In a district with a legitimate primary challenge, if people vote their values, then this is democratic and representative. When a demagogue declares war on the establishment and creates a Maoist style orthodoxy war over critical issues across the entire party, before she herself has served a day in congress and dealt with the constraints of real power, she risks naïveté, and may stoke divisions in the party instead of advocating unity in a party that is a lot more diverse than she may care to understand. Hyperbole and boldness look more like personalized attention seeking at this point to some than true ideological firmness.
America must wait and see how the 2018 class of the US House of Representatives performs, and how they vote.
One should always vote one’s values, but one should never close one’s mind to compromise.
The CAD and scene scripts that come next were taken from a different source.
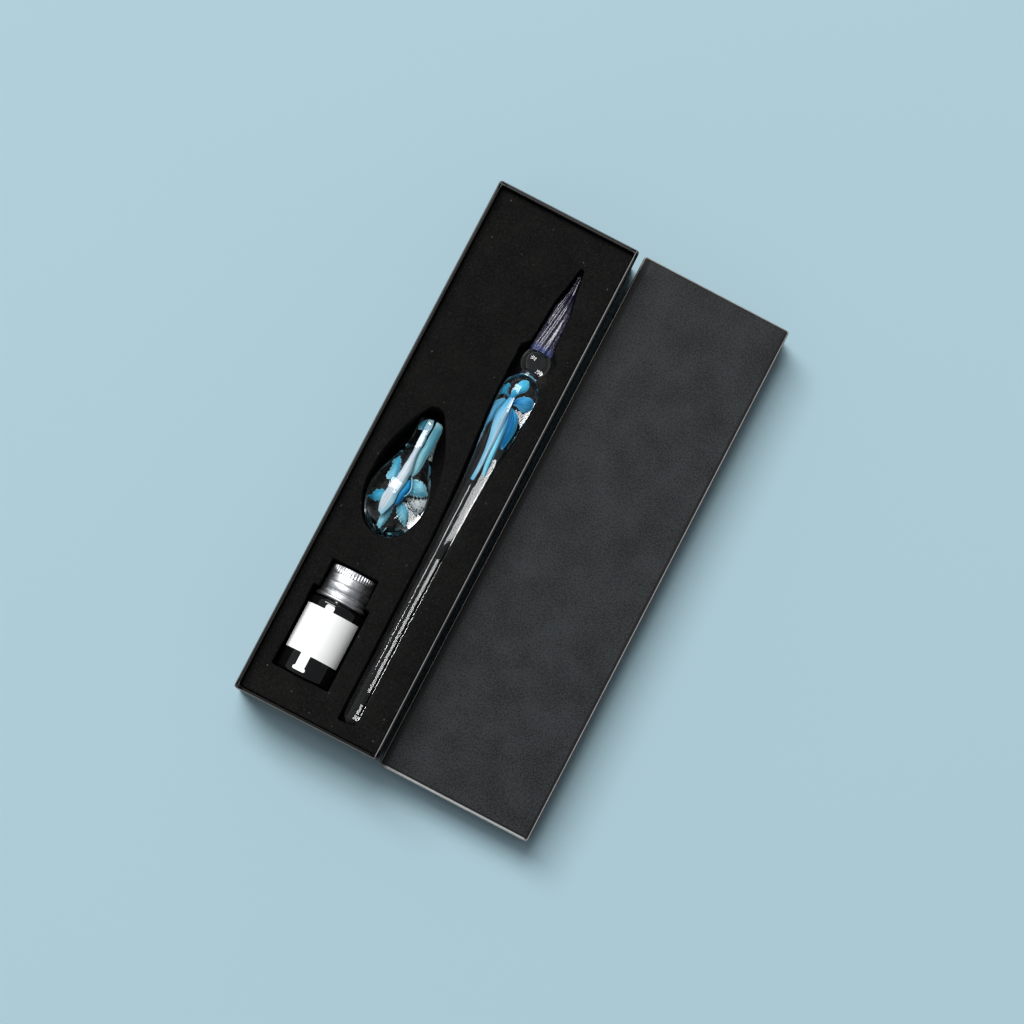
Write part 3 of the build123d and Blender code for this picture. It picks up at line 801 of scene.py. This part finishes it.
def rest_profile():
    """Half of the drop in plan: two tangent arcs at the foot, a flank drawn in, and a rounded head."""
    shank = REST_LENGTH - REST_HEAD_ROUND
    belly = shank * 0.36
    foot = REST_HALF * 0.8
    rise = belly - foot
    side = (REST_HALF ** 2 + rise ** 2 - foot ** 2) / (2 * (REST_HALF - foot))
    meet = math.degrees(math.atan2(-rise, side - REST_HALF))
    points = arc(0, foot, foot, -90, meet, 18)
    points += arc(REST_HALF - side, belly, side, meet, 0, 8)[1:]
    for step in range(1, 33):
        share = step / 32
        half = REST_HALF_TOP + (REST_HALF - REST_HALF_TOP) * math.cos(math.pi / 2 * share) ** 3.2
        points.append((half, belly + (shank - belly) * share))
    for step in range(1, 13):
        angle = math.pi / 2 * step / 12
        points.append((REST_HALF_TOP * math.cos(angle) ** 0.8, shank + REST_HEAD_ROUND * math.sin(angle)))
    points[0], points[-1] = (0, 0), (0, REST_LENGTH)
    return points


REST_PROFILE = rest_profile()


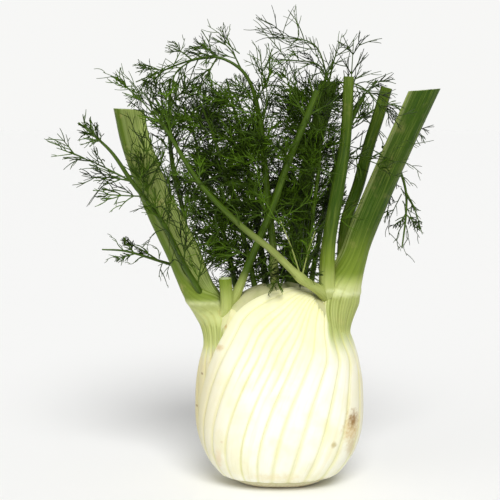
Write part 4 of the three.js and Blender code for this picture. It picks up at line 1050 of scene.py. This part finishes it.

We should remember too that most importantly, elected representatives serve their constituents, and serve the people of the United States as a whole before they serve their party, or some ideology.
Some statistics about the policy reversals that have occurred in the two major parties over the last five years worth considering:
- More Democrats than Republicans, by a margin of 19%, think defending human rights in other countries should be a top foreign policy priority, showing Democrats to now be more interventionist in defense of human rights
- Yet, Democrats now support some of the most brutal human rights violating dictatorships in higher numbers than Republicans, with an 8% margin of additional support by Democrats for China, and a 15% margin for Iran. Russia is an exception, with Republicans showing more support by a margin of 10%
- This clearly displays how the partisan divide has affected international relations. Obama’s Iran deal, Trump’s trade war, and the Russia investigation may affect how each party approaches foreign policy with these countries for decades to come.